My former student’s Mom invited my wife and me to her house and room where Marrianne lived.  In the eerie silence, I noticed the biology book on her desk, the stuffed animals on her cabinet, but one thing caught my eye.  It was a picture of the Sacred Heart of Jesus that I had given her when I taught her in 9th grade.  Like Marrianne, I encourage you to have a picture of the Sacred Heart of Jesus in our homes and/or to have a picture of Jesus the Divine Mercy.  One way to practice this devotion is through the First Friday devotions.  Here at St. Catherine’s, we have the Blessed Sacrament exposed at 6pm for an hour, followed by Mass.  If you every want to attend Mass outside of the Sunday Mass, try the First Friday Masses nine consecutive times in honor of the Heart of Jesus.  One of his promises is to console those who have devotion to His Sacred Heart in all their troubles.  To find out more about how can practice a spirituality of devotion to the Sacred Heart, there are pamphlet in the narthex or entrance of the church that you can take home. 

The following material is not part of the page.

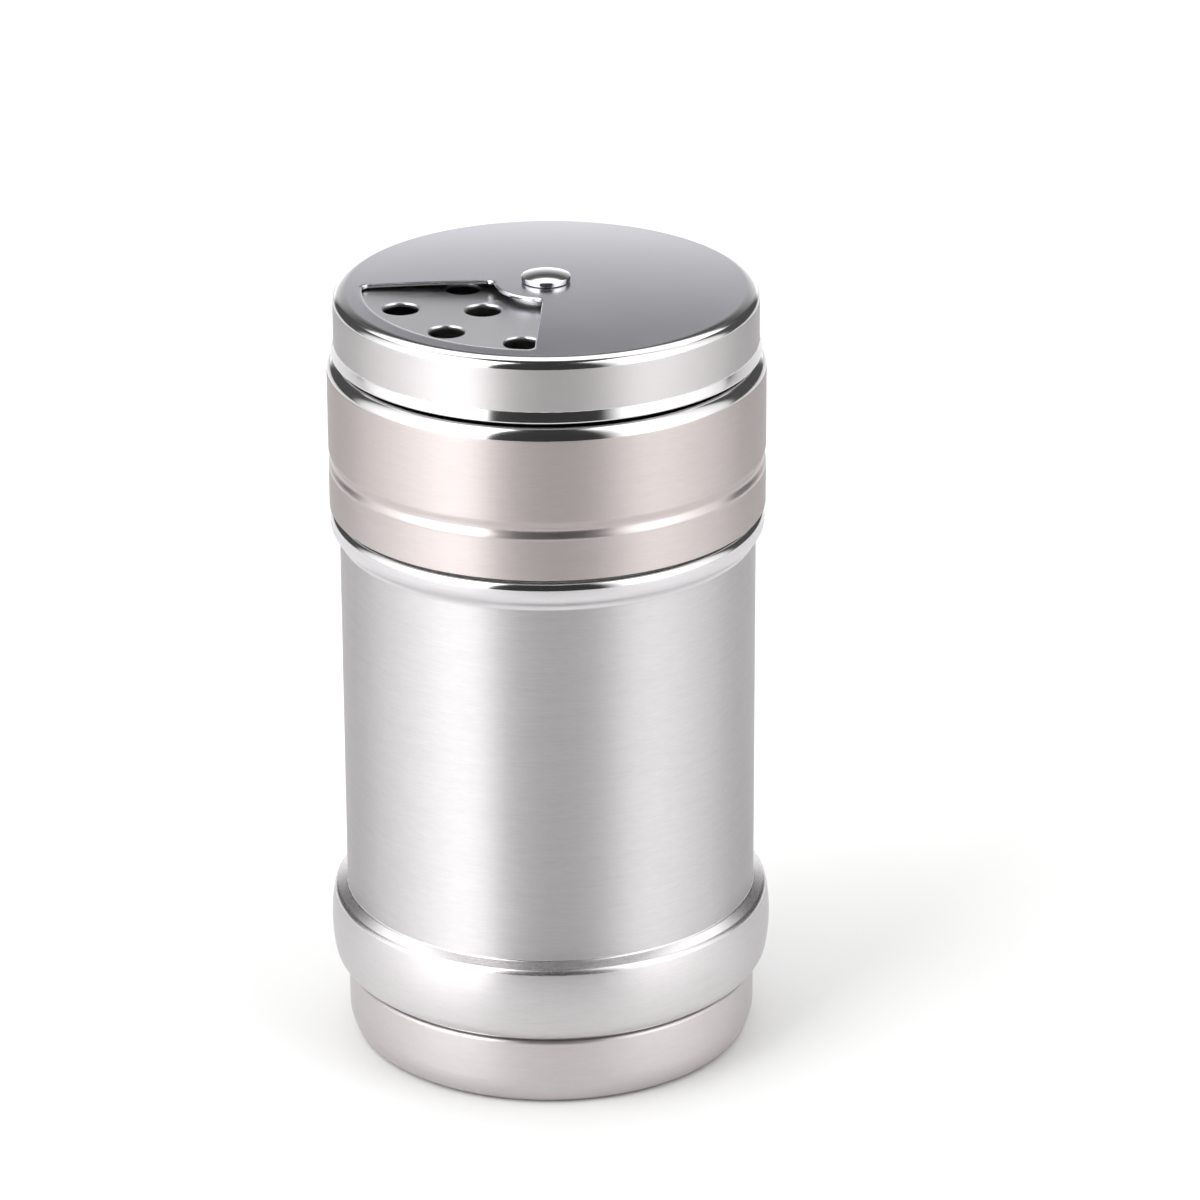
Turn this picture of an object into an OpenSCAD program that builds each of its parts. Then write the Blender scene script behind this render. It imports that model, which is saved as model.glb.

And in my last story, brothers and sisters in Christ, there is a movie called “World Trade Center” from 9/11.  In it, two Port Authority police officers are trapped at the bottom of Ground Zero.  One officer, Will Jimeno, fades in and out of consciousness.  He reported after being one of 19 who survived the collapse that he had a vision of Jesus who gave him water bottles.  The movie shows a living beating heart.


This living beating heart is the Flesh of Jesus Christ that you and I receive Sunday after Sunday.  We come to Sunday Mass out of love.  Let us not reject the Heart of Christ.  Like Marrianne whose death will not be in vain, let us not let Jesus’s death be in vain by our cold love in response to His Heart.


If there is anger or hatred in our hearts, one good thing is to unite it in the Heart of Jesus.  Picture you placing your broken heart in His Heart, and say to Him, “Jesus, I give this hurt in my Heart to you.  I trust in You.”  Being meek and humble of heart means that we not take revenge.  This is the meaning of being meek.  (Of course, it doesn’t mean to be treated like a door mat.  It doesn’t mean that what the other person did to you was right.  It just means that you will let go of the hardened heart so that it can be tender like Jesus’s Heart.)  As we saw in the First Reading, your king shall come to you.  A just savior is he.  He is a meek savior -- not riding on the top of the world in pride -- but riding on a donkey.  When we serve others, esp. at our parish or families or in our places of work and school, we too serve in meekness and tenderness.


If there is a Cross that we are carrying, let us look to the Passion of Jesus and unite our Crosses to His Cross.  Bring it to Mass, unite your suffering there, and be strengthened.  This will give great consolation in your moment of agony (esp at death).  Give it all to Him.  It will lighten your load when you tell Him and ask Him to help you.  


Jesus says to you and me today, “Come to me, all you who labor and are burdened, and I will give you rest.


Take my yoke upon you and learn from me,
for I am meek and humble of heart;
and you will find rest for yourselves.
For my yoke is easy, and my burden light.”